Exemplo 4 – ausência de irmãos:
André falece sem descendentes, ascendentes ou cônjuge, deixando apenas dois tios.

  • Cada tio herdará 1/2.

 

Colaterais como quarta classe sucessória

Os colaterais compõem a quarta classe sucessória. Apenas quando não há descendentes, ascendentes ou cônjuge sobrevivente, eles são chamados.

Essa posição hierárquica demonstra que a lei prioriza os laços de filiação e conjugalidade, chamando os colaterais apenas em caráter residual.

 

A exclusão do mais remoto pelo mais próximo

O artigo 1.836 CC é fundamental: colaterais de grau mais próximo excluem os mais remotos.

Assim, se há irmãos vivos, tios e primos não herdam. Se não há irmãos, mas há sobrinhos, os tios e primos ficam excluídos.

Essa lógica simplifica a sucessão e evita pulverização excessiva da herança.

 

A herança vacante como última hipótese

Se não existirem descendentes, ascendentes, cônjuge ou colaterais até o quarto grau, a herança será declarada jacente e, depois de um período, vacante, sendo destinada ao Estado (art. 1.844 CC).

Isso reforça o caráter subsidiário da sucessão colateral: se não houver colaterais, o patrimônio não ficará sem destinação.

 

Conclusão

A sucessão dos irmãos e demais colaterais ilustra a abrangência do sistema sucessório brasileiro, que procura contemplar parentes próximos mesmo na ausência de descendentes, ascendentes ou cônjuge.

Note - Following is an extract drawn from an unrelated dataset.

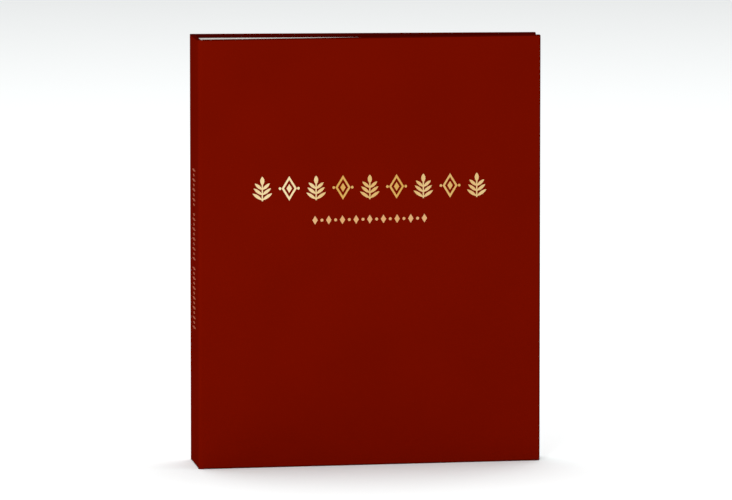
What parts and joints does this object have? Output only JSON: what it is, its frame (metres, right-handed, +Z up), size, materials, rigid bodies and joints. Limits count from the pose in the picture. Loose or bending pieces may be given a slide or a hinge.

A ordem legal, a limitação do direito de representação e a distinção entre irmãos bilaterais e unilaterais conferem coerência ao modelo, assegurando que o patrimônio seja destinado preferencialmente à família consanguínea até o quarto grau.

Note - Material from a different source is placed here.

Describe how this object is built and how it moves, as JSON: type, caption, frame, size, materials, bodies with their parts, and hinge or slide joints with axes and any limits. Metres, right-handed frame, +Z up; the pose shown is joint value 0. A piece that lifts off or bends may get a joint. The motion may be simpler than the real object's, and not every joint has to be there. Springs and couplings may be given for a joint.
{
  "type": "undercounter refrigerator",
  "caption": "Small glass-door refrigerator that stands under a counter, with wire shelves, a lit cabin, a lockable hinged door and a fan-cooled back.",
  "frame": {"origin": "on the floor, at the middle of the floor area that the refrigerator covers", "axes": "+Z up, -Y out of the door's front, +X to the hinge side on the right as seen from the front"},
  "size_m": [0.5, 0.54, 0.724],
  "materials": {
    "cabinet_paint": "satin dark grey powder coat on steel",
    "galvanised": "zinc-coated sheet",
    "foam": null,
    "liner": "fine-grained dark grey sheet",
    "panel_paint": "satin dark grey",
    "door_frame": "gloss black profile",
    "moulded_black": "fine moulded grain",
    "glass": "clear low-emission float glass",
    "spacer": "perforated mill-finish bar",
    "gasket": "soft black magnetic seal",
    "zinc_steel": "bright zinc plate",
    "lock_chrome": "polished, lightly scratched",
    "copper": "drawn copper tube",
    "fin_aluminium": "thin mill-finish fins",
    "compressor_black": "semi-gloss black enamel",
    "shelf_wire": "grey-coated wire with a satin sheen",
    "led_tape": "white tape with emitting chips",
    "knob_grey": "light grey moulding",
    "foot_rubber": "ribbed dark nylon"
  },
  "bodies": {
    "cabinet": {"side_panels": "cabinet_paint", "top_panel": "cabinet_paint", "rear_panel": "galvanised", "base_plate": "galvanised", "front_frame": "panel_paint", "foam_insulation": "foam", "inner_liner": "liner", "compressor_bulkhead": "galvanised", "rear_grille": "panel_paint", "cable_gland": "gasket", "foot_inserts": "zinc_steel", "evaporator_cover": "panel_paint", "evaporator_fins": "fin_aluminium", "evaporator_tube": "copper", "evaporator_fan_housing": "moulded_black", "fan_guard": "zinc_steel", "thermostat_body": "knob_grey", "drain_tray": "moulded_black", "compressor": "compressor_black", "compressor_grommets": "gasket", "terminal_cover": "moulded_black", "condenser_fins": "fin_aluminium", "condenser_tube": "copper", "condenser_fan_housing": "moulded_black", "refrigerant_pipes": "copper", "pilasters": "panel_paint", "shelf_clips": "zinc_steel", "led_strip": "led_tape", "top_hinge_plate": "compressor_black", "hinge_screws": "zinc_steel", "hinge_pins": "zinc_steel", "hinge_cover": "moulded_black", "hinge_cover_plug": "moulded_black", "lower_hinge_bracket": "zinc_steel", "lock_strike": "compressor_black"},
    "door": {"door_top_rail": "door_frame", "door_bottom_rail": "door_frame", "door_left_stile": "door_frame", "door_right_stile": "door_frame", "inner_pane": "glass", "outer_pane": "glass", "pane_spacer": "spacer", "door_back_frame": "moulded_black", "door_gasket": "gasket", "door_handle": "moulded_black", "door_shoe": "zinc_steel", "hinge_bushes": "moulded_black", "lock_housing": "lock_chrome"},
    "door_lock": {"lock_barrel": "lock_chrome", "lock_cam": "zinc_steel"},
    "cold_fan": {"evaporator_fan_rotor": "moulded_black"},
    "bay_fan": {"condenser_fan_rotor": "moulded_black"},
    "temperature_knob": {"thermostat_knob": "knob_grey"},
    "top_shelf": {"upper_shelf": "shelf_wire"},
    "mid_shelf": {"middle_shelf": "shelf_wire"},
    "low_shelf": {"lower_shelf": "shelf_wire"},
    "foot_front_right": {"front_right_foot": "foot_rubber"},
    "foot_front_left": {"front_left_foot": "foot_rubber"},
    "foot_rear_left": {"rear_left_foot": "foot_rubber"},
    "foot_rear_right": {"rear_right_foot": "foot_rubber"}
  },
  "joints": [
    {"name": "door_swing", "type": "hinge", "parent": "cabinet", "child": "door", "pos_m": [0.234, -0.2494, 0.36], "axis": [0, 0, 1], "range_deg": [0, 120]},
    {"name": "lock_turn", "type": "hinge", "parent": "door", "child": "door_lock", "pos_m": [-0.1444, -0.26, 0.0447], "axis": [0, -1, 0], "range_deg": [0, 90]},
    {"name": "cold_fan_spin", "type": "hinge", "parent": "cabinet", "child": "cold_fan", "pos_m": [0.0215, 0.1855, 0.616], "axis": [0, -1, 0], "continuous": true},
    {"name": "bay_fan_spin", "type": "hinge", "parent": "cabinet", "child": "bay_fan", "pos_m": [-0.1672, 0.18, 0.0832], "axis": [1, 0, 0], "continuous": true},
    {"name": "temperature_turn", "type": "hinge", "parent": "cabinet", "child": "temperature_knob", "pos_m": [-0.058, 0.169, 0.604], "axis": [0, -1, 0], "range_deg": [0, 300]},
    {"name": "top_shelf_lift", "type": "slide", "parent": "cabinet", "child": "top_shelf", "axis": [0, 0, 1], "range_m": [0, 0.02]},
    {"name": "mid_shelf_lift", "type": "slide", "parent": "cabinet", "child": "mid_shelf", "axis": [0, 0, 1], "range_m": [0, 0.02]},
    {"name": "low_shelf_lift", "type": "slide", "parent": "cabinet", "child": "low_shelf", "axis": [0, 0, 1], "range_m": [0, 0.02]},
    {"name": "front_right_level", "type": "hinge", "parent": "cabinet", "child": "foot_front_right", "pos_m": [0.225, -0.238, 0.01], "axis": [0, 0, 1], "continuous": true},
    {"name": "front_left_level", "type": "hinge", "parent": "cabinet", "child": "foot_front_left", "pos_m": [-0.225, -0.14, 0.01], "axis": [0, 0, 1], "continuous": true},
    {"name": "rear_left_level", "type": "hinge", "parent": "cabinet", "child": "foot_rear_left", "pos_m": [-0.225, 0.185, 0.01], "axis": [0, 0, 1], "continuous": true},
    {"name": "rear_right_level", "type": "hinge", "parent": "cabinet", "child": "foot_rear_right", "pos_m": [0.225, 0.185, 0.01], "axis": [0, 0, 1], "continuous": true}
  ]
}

Os colaterais, portanto, representam a última barreira antes da herança ser transferida ao Estado, garantindo que, sempre que possível, os bens do falecido permaneçam no âmbito da família.

 

Referências Bibliográficas

  • BRASIL. Código Civil (Lei nº 10.406/2002). Extraído de: http://www.planalto.gov.br/ccivil_03/leis/2002/l10406.htm (Consultado no dia 14/09/2025 às 13h05).
  • GONÇALVES, Carlos Roberto. Direito Civil Brasileiro, Volume 7: Direito das Sucessões. 20. ed. São Paulo: Saraiva, 2022.
  • VENOSA, Sílvio de Salvo. Direito Civil: Direito das Sucessões. 18. ed. São Paulo: Atlas, 2021.